Musicians can sometimes achieve better speech recognition in noisy backgrounds than non-musicians, a phenomenon referred to as the “musician advantage effect.” In addition, musicians are known to possess a finer sense of pitch than non-musicians. The present study examined the hypothesis that the latter fact could explain the former. Four experiments measured speech reception threshold for a target voice against speech or non-speech maskers.

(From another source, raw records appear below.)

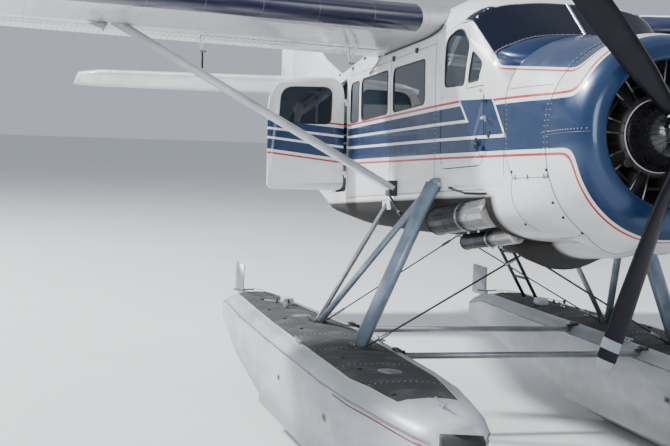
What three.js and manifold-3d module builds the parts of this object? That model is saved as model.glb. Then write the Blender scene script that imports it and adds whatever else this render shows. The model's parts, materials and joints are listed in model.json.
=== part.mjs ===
// A high-wing, strut-braced floatplane with a nine-cylinder radial engine, as an assembly of named parts.
// Units are millimetres. +X is forward, +Y is to port, +Z is up, and the keels of the floats rest on z = 0.
// The airframe is drawn in its own frame: s runs aft from the propeller's plane, z up from the thrust line.
// That frame stands nose-up by PITCH on the level floats.
import * as THREE from 'three';
import { mergeVertices } from 'three/addons/utils/BufferGeometryUtils.js';
import Module from 'manifold-3d';

const wasm = await Module();
wasm.setup();

const DEGREE = Math.PI / 180;

// Driving dimensions of the whole aircraft
const PITCH = 4.16 * DEGREE;
const HUB = { x: 6331.15, z: 2800 };
const HALF_SPAN = 8845;
const CHORD = 1980;
const DIHEDRAL = 2 * DEGREE;
const INCIDENCE = 2.5 * DEGREE;
const WALL = 45;
const SEAM = 0.5;
const DOOR_GAP = 8;
const PIN_GAP = 0.4;
const FLOOR_Z = -360;
const FIREWALL_S = 1270;
const CHIN_END_S = 1620;
const COWL_END_S = 640;
const BULKHEAD_S = 6590;

// Fuselage sections: station s, half-width w, belly zb, lower and upper ends of the straight side zs and zr,
// top zt, and the exponents nl and nu of the rounded belly and roof.
const NOSE_SECTIONS = [
  { s: COWL_END_S, w: 712, zb: -790, zs: -60, zr: 20, zt: 712, nl: 2.1, nu: 2.0 },
  { s: 950, w: 748, zb: -745, zs: -130, zr: 120, zt: 758, nl: 2.9, nu: 2.1 },
  { s: 1270, w: 772, zb: -744, zs: -190, zr: 220, zt: 795, nl: 3.4, nu: 2.2 },
  { s: 1620, w: 788, zb: -744, zs: -250, zr: 480, zt: 835, nl: 3.6, nu: 2.4 },
];
const CABIN_SECTIONS = [
  { s: 1270, w: 772, zb: -730, zs: -240, zr: 220, zt: 795, nl: 1.8, nu: 2.2 },
  { s: 1600, w: 787, zb: -735, zs: -300, zr: 470, zt: 833, nl: 1.8, nu: 2.4 },
  { s: 1990, w: 810, zb: -738, zs: -340, zr: 620, zt: 1140, nl: 1.8, nu: 3.8 },
  { s: 2600, w: 830, zb: -738, zs: -360, zr: 700, zt: 1300, nl: 2.0, nu: 3.2 },
  { s: 4700, w: 830, zb: -700, zs: -380, zr: 700, zt: 1290, nl: 2.4, nu: 3.0 },
  { s: 5600, w: 824, zb: -660, zs: -380, zr: 690, zt: 1235, nl: 2.6, nu: 2.8 },
  { s: 6590, w: 770, zb: -560, zs: -340, zr: 620, zt: 1195, nl: 2.6, nu: 2.6 },
];
const TAIL_SECTIONS = [
  { s: 6590, w: 770, zb: -560, zs: -340, zr: 620, zt: 1195, nl: 2.6, nu: 2.6 },
  { s: 8400, w: 560, zb: -180, zs: -40, zr: 640, zt: 1185, nl: 2.6, nu: 2.4 },
  { s: 10300, w: 330, zb: 240, zs: 340, zr: 740, zt: 1215, nl: 2.4, nu: 2.4 },
  { s: 11930, w: 130, zb: 560, zs: 640, zr: 900, zt: 1225, nl: 2.2, nu: 2.4 },
];
const COWL_SECTIONS = [
  { s: 140, w: 530, zb: -535, zs: -15, zr: 15, zt: 530, nl: 2, nu: 2 },
  { s: 160, w: 590, zb: -600, zs: -15, zr: 15, zt: 590, nl: 2, nu: 2 },
  { s: 215, w: 640, zb: -660, zs: -15, zr: 15, zt: 640, nl: 2, nu: 2 },
  { s: 330, w: 684, zb: -726, zs: -15, zr: 15, zt: 684, nl: 2, nu: 2 },
  { s: 480, w: 704, zb: -766, zs: -30, zr: 15, zt: 704, nl: 2, nu: 2 },
  { s: COWL_END_S - SEAM, w: 712, zb: -789, zs: -60, zr: 20, zt: 712, nl: 2.1, nu: 2 },
];
const BLISTER = { y: 235, z: -655, top: -565, side: 5 };
const BLISTER_SECTIONS = [
  { s: 350, half: 60, zb: -700 },
  { s: 400, half: 118, zb: -752 },
  { s: 500, half: 158, zb: -792 },
  { s: 640, half: 172, zb: -812 },
  { s: 780, half: 158, zb: -812 },
  { s: 900, half: 118, zb: -790 },
  { s: 960, half: 60, zb: -740 },
];
const COWL_BORE = [
  { s: 100, r: 488 },
  { s: 175, r: 488 },
  { s: 225, r: 560 },
  { s: 290, r: 640 },
  { s: 700, r: 660 },
];

// Outlines on the fuselage side: corners [s, z, radius], counted round the opening.
const SIDE_OUTLINE = [
  [FIREWALL_S + SEAM, FLOOR_Z, 0], [BULKHEAD_S - SEAM, FLOOR_Z, 0], [BULKHEAD_S - SEAM, 950, 0],
  [2590, 950, 0], [2590, 1008, 0], [2010, 1008, 0], [1570, 640, 0], [FIREWALL_S + SEAM, 560, 0],
];
const COCKPIT_DOOR = [
  [1655, -175, 90], [2560, -175, 90], [2560, 925, 90], [2250, 992, 120], [2060, 968, 90],
  [1925, 772, 60], [2008, 440, 40], [1655, 440, 50],
];
const COCKPIT_WINDOW = [
  [2055, 474, 40], [2470, 494, 50], [2458, 868, 80], [2250, 932, 120], [2115, 905, 80], [1965, 790, 50],
];
const QUARTER_WINDOW = [[1768, 486, 25], [1958, 482, 25], [1893, 716, 25], [1724, 612, 40]];
const REAR_DOOR = [[5610, -290, 90], [6420, -290, 90], [6420, 865, 350], [5610, 895, 200]];
const REAR_WINDOW = [[5760, 400, 60], [6290, 400, 60], [6270, 760, 130], [5750, 770, 80]];
const CABIN_WINDOWS = [
  [[2990, 400, 60], [3920, 400, 60], [3920, 790, 70], [2990, 775, 60]],
  [[4105, 400, 60], [5030, 400, 60], [5030, 805, 70], [4105, 795, 60]],
  [[5140, 405, 50], [5455, 405, 50], [5455, 800, 70], [5140, 800, 50]],
];
const WINDSCREEN_HALF = [
  [26, 862, 20], [300, 836, 90], [620, 742, 90], [700, 668, 60], [900, 668, 20], [900, 1010, 20], [620, 1052, 120],
  [26, 1112, 20],
];
const WINDSCREEN_S = [1450, 2060];
const WINDSCREEN_EDGE = [[1450, 569, 0], [1556, 657, 0], [2008, 1035, 0], [2150, 1154, 0], [1450, 1154, 0]];

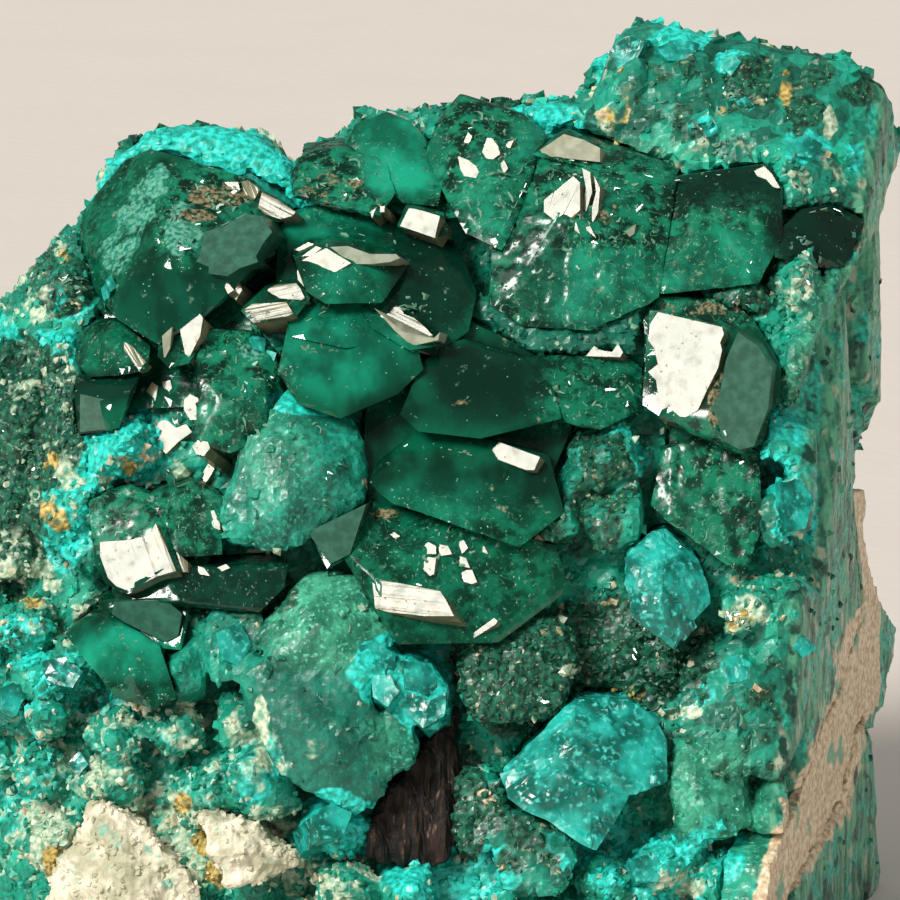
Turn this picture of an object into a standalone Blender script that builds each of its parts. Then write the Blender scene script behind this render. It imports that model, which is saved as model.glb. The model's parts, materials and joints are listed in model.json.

Although differences in fundamental frequency (ΔF0s) were shown to be beneficial even when presented to opposite ears (experiment 1), the authors' attempt to maximize their use by directing the listener's attention to the target F0 led to unexpected impairments (experiment 2) and the authors' attempt to hinder their use by generating uncertainty about the competing F0s led to practically negligible effects (experiments 3 and 4). The benefits drawn from ΔF0s showed surprisingly little malleability for a cue that can be used in the complete absence of energetic masking. In half of the experiments, musicians obtained better thresholds than non-musicians, particularly in speech-on-speech conditions, but they did not reliably obtain larger ΔF0 benefits. Thus, the data do not support the hypothesis that the musician advantage effect is based on greater ability to exploit ΔF0s.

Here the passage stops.